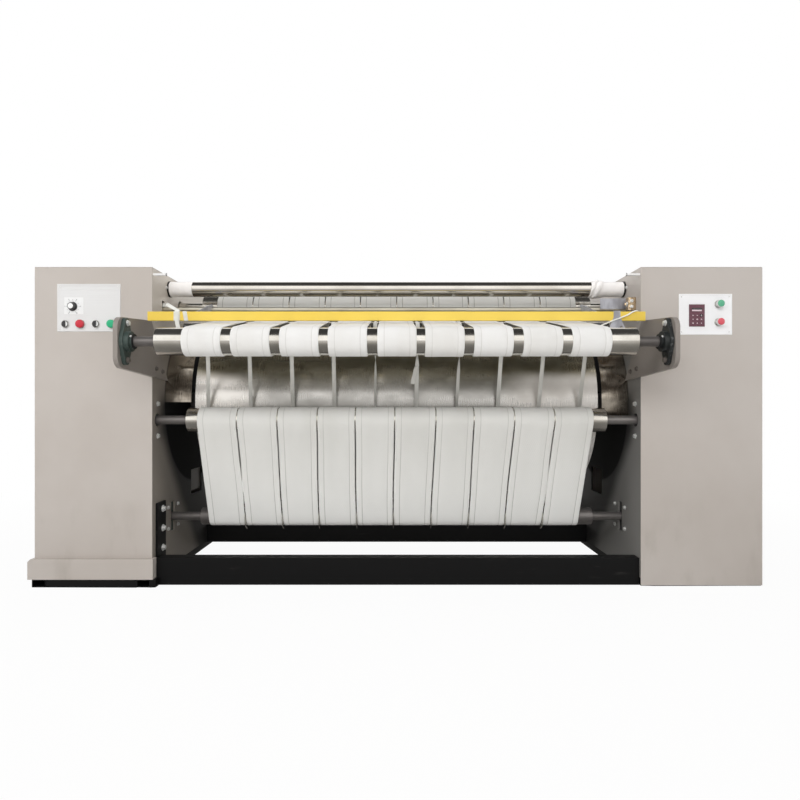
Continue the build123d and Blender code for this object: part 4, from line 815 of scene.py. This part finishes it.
def drift(height):
    """How far all the belts have run to the side at a height."""
    for (z0, x0), (z1, x1) in zip(BELT_DRIFT, BELT_DRIFT[1:]):
        if height < z1:
            return x0 + (x1 - x0) * max(0.0, (height - z0) / (z1 - z0))
    return 0.0


PULLED_HEIGHT, PULLED_HALF = 0.43, 0.10      # where the outer belts lean on their neighbours
LEFT_OPEN = 0.0009            # of the gap between them, there


def pulled(seam, height):
    """How far each side of an outer gap has closed at a height."""
    if seam not in (1, len(belt_boxes) - 1):
        return 0.0
    gap = belt_boxes[seam][0].x - belt_boxes[seam - 1][1].x + 2 * WORN_EDGE
    return (gap - LEFT_OPEN) / 2 * max(0.0, 1 - ((height - PULLED_HEIGHT) / PULLED_HALF) ** 4)


for number, (low, high) in enumerate(belt_boxes):
    left, right = low.x + WORN_EDGE, high.x - WORN_EDGE

    def between_seams(place, travelled, free, height, number=number, left=left, right=right):
        """x on this belt, with each side following the wandering gap that it borders."""
        part = (place + (right - left) / 2) / (right - left)
        shift = (1 - part) * (seam_wander(number, travelled) - pulled(number, height))
        shift += part * (seam_wander(number + 1, travelled) + pulled(number + 1, height))
        return left + (right - left) * part + shift + drift(height)

    piece = belt(
        f"ironing_belt_{number + 1}", apron_path, belt_section((right - left) / 2), between_seams, belt_cloth,
        BELT_THICK, 0.0035, number, (0.31 + 0.013 * number, 0.045, 0.0008),
    )
    if number == 0:
        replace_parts(piece, "ironing_belts")

# Thin steel discs on the lower roller stand in the gaps and keep the belts apart, so they are
# set over with the belts.
DISC_HALF = 0.0009
foot = (lower[0] - lower[2], lower[1])       # where the apron reaches the lower roller
lowest = min(range(len(apron_path)), key=lambda i: sum(abs(a - b) for a, b in zip(apron_path[i][:2], foot)))
lowest_travel = sum(math.hypot(b[0] - a[0], b[1] - a[1]) for a, b in zip(apron_path[:lowest], apron_path[1:]))
bore, disc_radius = lower[2] + 0.0004, middle_of("lower_guide_discs")[2]
disc = [(bore, -DISC_HALF), (disc_radius - 0.0008, -DISC_HALF), (disc_radius, -DISC_HALF * 0.4)]
disc += [(out, -along) for out, along in reversed(disc)] + disc[:1]
discs = bmesh.new()
for seam, (before, after) in enumerate(zip(belt_boxes, belt_boxes[1:]), 1):
    x = (before[1].x + after[0].x) / 2 + seam_wander(seam, lowest_travel) + drift(lower[1])
    turned(discs, disc, facing((x, lower[0], lower[1]), "+x"), 72)
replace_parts(new_piece("lower_discs", discs, stainless, "lower_roller"), "lower_guide_discs")


# ---------------------------------------------------------------- feed belts
# Nine endless belts carry the linen from the feed roller back to the drum. They are whiter and
# softer than the ironing belts, with rounded sides and a lapped, sewn join.
feed_cloth = cloth("feed_belt_cloth", (232, 231, 229), (222, 220, 216), 620.0, stitch=(214, 212, 208))
FEED_THICK = 0.0040
SHOWN_JOIN = {8: 0.93}        # belt number and share of its loop, for the join that lies in front
feed_wheel, transfer = middle_of("feed_roller_tube"), middle_of("transfer_roller")
feed_path = loop_path([(y, z, r + ON_METAL) for y, z, r in (feed_wheel, transfer)], 0.018)
feed_length = run_length(feed_path)
draw = random.Random(11)
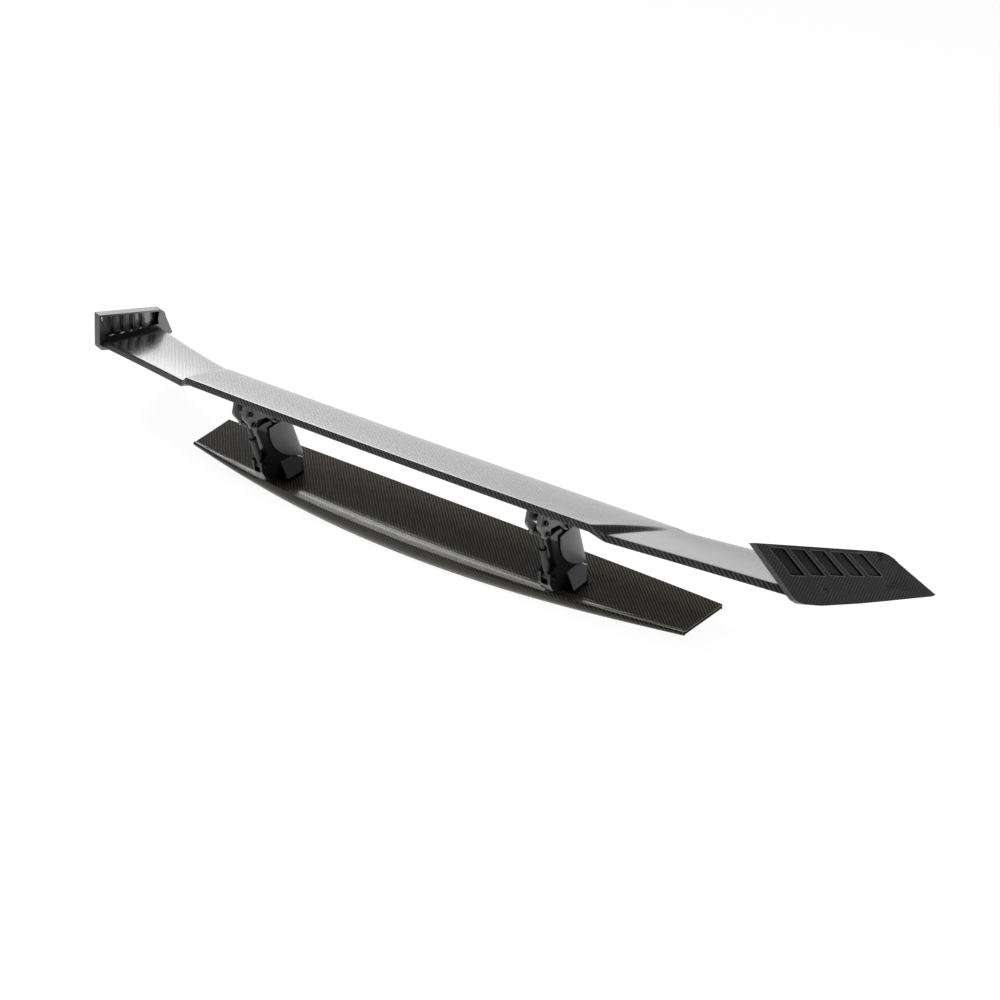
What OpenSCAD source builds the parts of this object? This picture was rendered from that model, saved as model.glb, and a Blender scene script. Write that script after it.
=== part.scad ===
// Rear wing for a track car: one pitched aerofoil on two towers over a deck panel.
// X runs across the car, +Y points to its nose and Z is up.
// The origin is on the deck's flat underside, midway across the car.

/* [Wing] */
// Angle between the wing and the deck, leading edge down
attack = 17.8; // [16:0.1:19]
// Height of the wing's rear reference line above the deck's underside
wing_z = 214; // [211:1:217]
// Rear reference line of the wing, measured from the origin
wing_y = -110; // [-112:1:-108]
// Half width of the raised centre section at the trailing edge
centre_half = 439; // [420:1:450]
// How far the centre section stands above the outer sections at the rear
step_height = 12; // [8:1:14]
// Chord of the centre section
centre_chord = 200; // [190:1:210]
// Height of the trailing edge
edge_height = 12; // [10:1:14]
// Thickness added at the middle of the chord
belly = 9; // [6:1:10]
// Wall of the wing skins
skin = 2; // [1.5:0.5:2.5]

/* [Endplates] */
// Length of an endplate along its straight top edge
plate_top = 275; // [260:1:285]
// Thickness of an endplate over its rim
plate_depth = 12; // [10:1:12]
// Wall of an endplate behind its louvres
plate_skin = 2.5; // [2:0.5:3]
// Distance from one louvre to the next
louvre_pitch = 44.5; // [42:0.5:45]

/* [Towers] */
// Distance from the middle of the car to each tower
stand_x = 325; // [300:1:340]
// Width of a tower
tower_w = 24; // [22:1:24]
// Diameter of the wing's pivot bolts
pivot_d = 8; // [6:1:8]
// Diameter of the strut bolts
strut_bolt_d = 6; // [5:1:6]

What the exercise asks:
From the data above, extract every line in its exact form.

Finished answer:
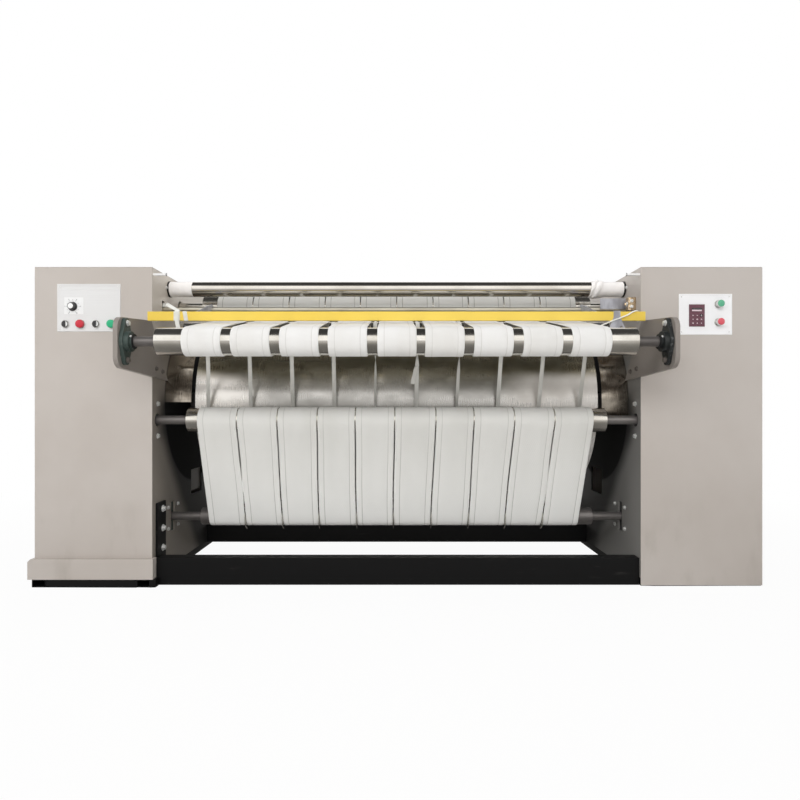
Continue the build123d and Blender code for this object: part 4, from line 815 of scene.py. This part finishes it.
def drift(height):
    """How far all the belts have run to the side at a height."""
    for (z0, x0), (z1, x1) in zip(BELT_DRIFT, BELT_DRIFT[1:]):
        if height < z1:
            return x0 + (x1 - x0) * max(0.0, (height - z0) / (z1 - z0))
    return 0.0


PULLED_HEIGHT, PULLED_HALF = 0.43, 0.10      # where the outer belts lean on their neighbours
LEFT_OPEN = 0.0009            # of the gap between them, there


def pulled(seam, height):
    """How far each side of an outer gap has closed at a height."""
    if seam not in (1, len(belt_boxes) - 1):
        return 0.0
    gap = belt_boxes[seam][0].x - belt_boxes[seam - 1][1].x + 2 * WORN_EDGE
    return (gap - LEFT_OPEN) / 2 * max(0.0, 1 - ((height - PULLED_HEIGHT) / PULLED_HALF) ** 4)


for number, (low, high) in enumerate(belt_boxes):
    left, right = low.x + WORN_EDGE, high.x - WORN_EDGE

    def between_seams(place, travelled, free, height, number=number, left=left, right=right):
        """x on this belt, with each side following the wandering gap that it borders."""
        part = (place + (right - left) / 2) / (right - left)
        shift = (1 - part) * (seam_wander(number, travelled) - pulled(number, height))
        shift += part * (seam_wander(number + 1, travelled) + pulled(number + 1, height))
        return left + (right - left) * part + shift + drift(height)

    piece = belt(
        f"ironing_belt_{number + 1}", apron_path, belt_section((right - left) / 2), between_seams, belt_cloth,
        BELT_THICK, 0.0035, number, (0.31 + 0.013 * number, 0.045, 0.0008),
    )
    if number == 0:
        replace_parts(piece, "ironing_belts")

# Thin steel discs on the lower roller stand in the gaps and keep the belts apart, so they are
# set over with the belts.
DISC_HALF = 0.0009
foot = (lower[0] - lower[2], lower[1])       # where the apron reaches the lower roller
lowest = min(range(len(apron_path)), key=lambda i: sum(abs(a - b) for a, b in zip(apron_path[i][:2], foot)))
lowest_travel = sum(math.hypot(b[0] - a[0], b[1] - a[1]) for a, b in zip(apron_path[:lowest], apron_path[1:]))
bore, disc_radius = lower[2] + 0.0004, middle_of("lower_guide_discs")[2]
disc = [(bore, -DISC_HALF), (disc_radius - 0.0008, -DISC_HALF), (disc_radius, -DISC_HALF * 0.4)]
disc += [(out, -along) for out, along in reversed(disc)] + disc[:1]
discs = bmesh.new()
for seam, (before, after) in enumerate(zip(belt_boxes, belt_boxes[1:]), 1):
    x = (before[1].x + after[0].x) / 2 + seam_wander(seam, lowest_travel) + drift(lower[1])
    turned(discs, disc, facing((x, lower[0], lower[1]), "+x"), 72)
replace_parts(new_piece("lower_discs", discs, stainless, "lower_roller"), "lower_guide_discs")


# ---------------------------------------------------------------- feed belts
# Nine endless belts carry the linen from the feed roller back to the drum. They are whiter and
# softer than the ironing belts, with rounded sides and a lapped, sewn join.
feed_cloth = cloth("feed_belt_cloth", (232, 231, 229), (222, 220, 216), 620.0, stitch=(214, 212, 208))
FEED_THICK = 0.0040
SHOWN_JOIN = {8: 0.93}        # belt number and share of its loop, for the join that lies in front
feed_wheel, transfer = middle_of("feed_roller_tube"), middle_of("transfer_roller")
feed_path = loop_path([(y, z, r + ON_METAL) for y, z, r in (feed_wheel, transfer)], 0.018)
feed_length = run_length(feed_path)
draw = random.Random(11)
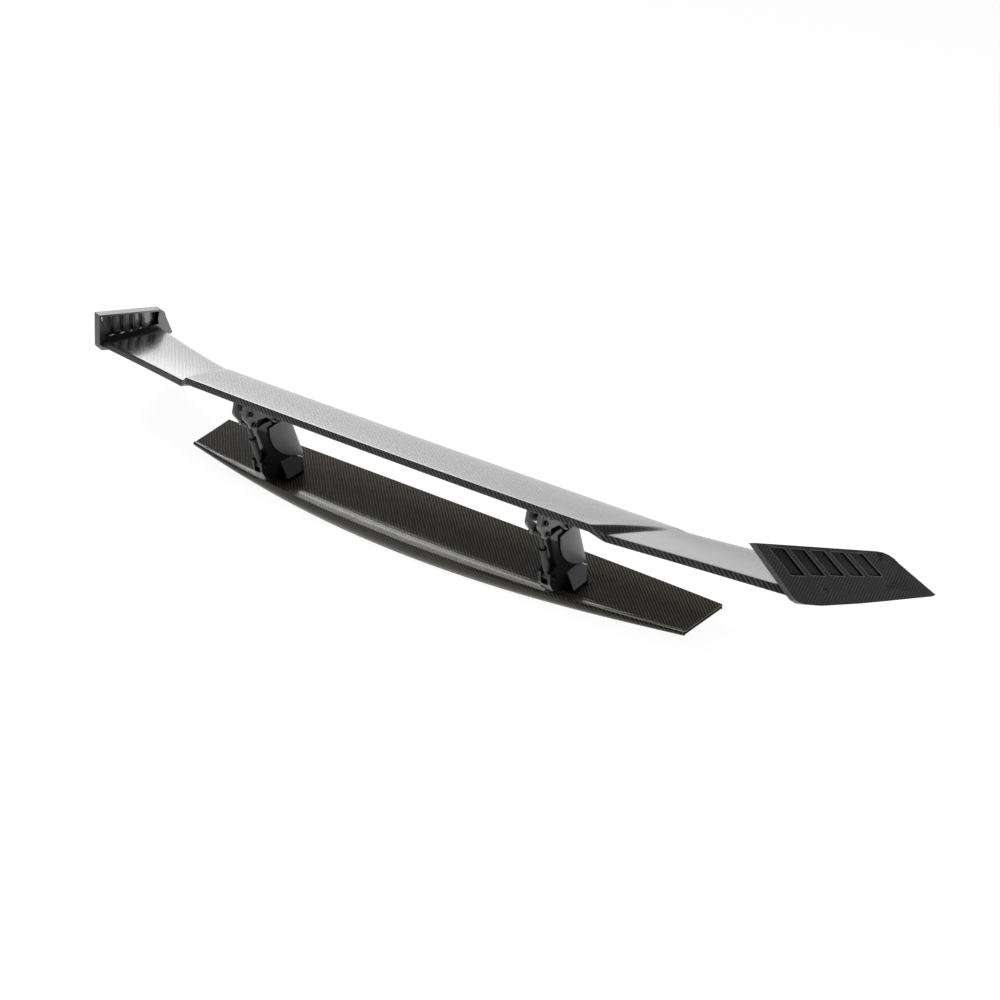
What OpenSCAD source builds the parts of this object? This picture was rendered from that model, saved as model.glb, and a Blender scene script. Write that script after it.
=== part.scad ===
// Rear wing for a track car: one pitched aerofoil on two towers over a deck panel.
// X runs across the car, +Y points to its nose and Z is up.
// The origin is on the deck's flat underside, midway across the car.

/* [Wing] */
// Angle between the wing and the deck, leading edge down
attack = 17.8; // [16:0.1:19]
// Height of the wing's rear reference line above the deck's underside
wing_z = 214; // [211:1:217]
// Rear reference line of the wing, measured from the origin
wing_y = -110; // [-112:1:-108]
// Half width of the raised centre section at the trailing edge
centre_half = 439; // [420:1:450]
// How far the centre section stands above the outer sections at the rear
step_height = 12; // [8:1:14]
// Chord of the centre section
centre_chord = 200; // [190:1:210]
// Height of the trailing edge
edge_height = 12; // [10:1:14]
// Thickness added at the middle of the chord
belly = 9; // [6:1:10]
// Wall of the wing skins
skin = 2; // [1.5:0.5:2.5]

/* [Endplates] */
// Length of an endplate along its straight top edge
plate_top = 275; // [260:1:285]
// Thickness of an endplate over its rim
plate_depth = 12; // [10:1:12]
// Wall of an endplate behind its louvres
plate_skin = 2.5; // [2:0.5:3]
// Distance from one louvre to the next
louvre_pitch = 44.5; // [42:0.5:45]

/* [Towers] */
// Distance from the middle of the car to each tower
stand_x = 325; // [300:1:340]
// Width of a tower
tower_w = 24; // [22:1:24]
// Diameter of the wing's pivot bolts
pivot_d = 8; // [6:1:8]
// Diameter of the strut bolts
strut_bolt_d = 6; // [5:1:6]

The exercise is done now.